Risks and uncertainties that may affect future results include those that are described from time-to-time in the company's SEC filings. These forward-looking statements represent the judgment of the company as of this date and Mobile Mini disclaims any intent or obligation to update forward-looking statements.
So unless otherwise noted, all results discussed in this call will be our non-GAAP financial results. A discussion of debt extinguishment expense is excluded from our 2008 non-GAAP operating results, in addition to integration, merger, restructuring, and goodwill impairment related expenses are excluded from our 2008 non-GAAP operating results. These items are included in our press release which I discussed was issued this morning.
In this conference call, we will discuss non-GAAP financial measures such as EBITDA and free cash flow. Reconciliations of how we define and arrive at EBITDA and free cash flow are included in our Form 8-K.
Revenues during the fourth quarter increased 47% to $123 million from $83.6 million last year. Lease revenue increased as well 47.3% to $109.4 million from $74.2 million last year.

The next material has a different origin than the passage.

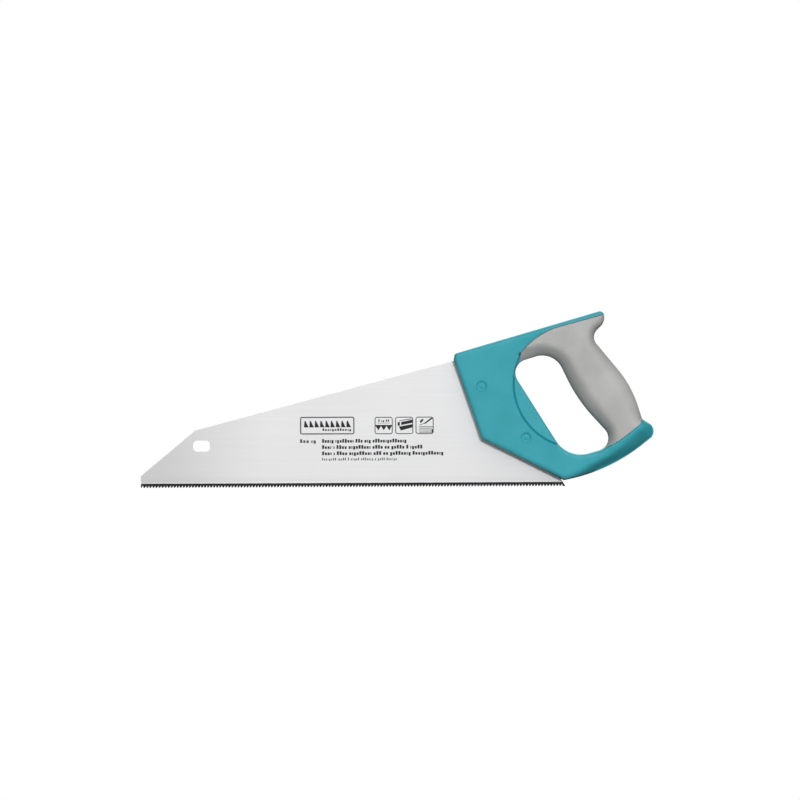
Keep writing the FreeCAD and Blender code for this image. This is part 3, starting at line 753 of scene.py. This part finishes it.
def seam_drop(points, line, turn):
    """How far the surface turns down beside the seam."""
    width, depth = turn
    near = np.clip(gap_to(points, line) / width, 0.0, 1.0)
    return depth * (1.0 - np.sqrt(1.0 - (1.0 - near) ** 2))


def shell(name, plan, chosen, heights, pockets=()):
    """A closed piece: a region's two faces, walls round its borders, and round pockets."""
    points, triangles = plan
    triangles = triangles[chosen]
    used, compact = np.unique(triangles, return_inverse=True)
    triangles = compact.reshape(-1, 3)
    points, heights = points[used], heights[used]
    ways, others = (points[triangles[:, k]] - points[triangles[:, 0]] for k in (1, 2))
    turned = ways[:, 0] * others[:, 1] - ways[:, 1] * others[:, 0] < 0
    triangles[turned] = triangles[turned][:, ::-1]
    triangles = triangles.tolist()
    count = len(points)
    corners = [place(x, z, side * h) for side in (-1, 1) for (x, z), h in zip(points, heights)]
    faces = triangles + [[i + count for i in t[::-1]] for t in triangles]
    pairs = dict.fromkeys((a, b) for t in triangles for a, b in zip(t, t[1:] + t[:1]))
    rim = {a: b for a, b in pairs if (b, a) not in pairs}
    seats = [[a for a in rim if np.hypot(*(points[a] - spot)) < PLUG_SEAT + 0.05]
             for spot in pockets]
    in_seat = {a for seat in seats for a in seat}
    faces += [(b, a, a + count, b + count) for a, b in rim.items() if a not in in_seat]
    for spot, seat in zip(pockets, seats):
        loop = [seat[0]]
        while rim[loop[-1]] != loop[0]:
            loop.append(rim[loop[-1]])
        for side in (-1, 1):
            base = len(corners)
            corners += [place(*points[a], side * SEAT_FLOOR) for a in loop]
            corners.append(place(*spot, side * SEAT_FLOOR))
            top = [a if side < 0 else a + count for a in loop]
            for k, n in ring_edges(0, len(loop)):
                new = [(top[n], top[k], base + k, base + n), (base + n, base + k, base + len(loop))]
                faces += new if side < 0 else [face[::-1] for face in new]
    return mesh_object(name, corners, faces)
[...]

EBITDA increased 78.6% to 57.9 million from last year's EBITDA of $32.4 million. And net income for the quarter ended December 31, 2008 increased to $18.2 million or $0.42 per diluted share as compared to net income of $12.4 million or $0.36 per diluted share for the same quarter last year.
The company's fourth quarter operating margin increased to 47.1% from 38.8% during the fourth quarter of fiscal 2007.
Our improved results in margins are primarily from the 7.7 million of cost synergies achieved in connection with our merger with Mobile Storage Group in June of last year. This merger enabled us to combine branch operations across the country and to take advantage of the operating leverage inherent in our business. In addition, we're able to eliminate duplicate corporate overhead.
These cost reductions were offset in part by continued weakness in our rentals to non-residential construction segment. As you all are aware we're in the midst of a downturn in non-residential construction activity which can been seen in all our markets, and continues to be more severe in California, Arizona and Florida.
As a result of the downturn in non-res construction as well as the overall economy, leasing revenues in the fourth quarter declined approximately 8% from third quarter 2008 leasing levels. Our fleet utilization for the fourth quarter was 73.9% versus 74.8% for the third quarter. In addition, excluding several one-time pick-up adjustments relating to fuel and a decrease in our bonus accrual EBITDA would have been approximately $52 million for the fourth quarter of 2008.
Is also worth noting that the fourth quarter is typically our strongest quarter of the year due to our seasonal rental business in the U.S.
For the fiscal year ending December 31, 2008 revenues reached 415.4 million and EBITDA totaled approximately 175 million. The good news is we achieved our EBITDA guidance and we are at the high end of EPS guidance with earnings per share at a $1.49 for the full year. And this is despite lower revenues due to the current business environment.
During the year ended December 31, 2008 we significantly cut back on our fleet capital expenditures and generated free cash flow for the first time in our history. We generated $33.9 million of free cash flow versus a cash requirement of 37.6, during the same period last year.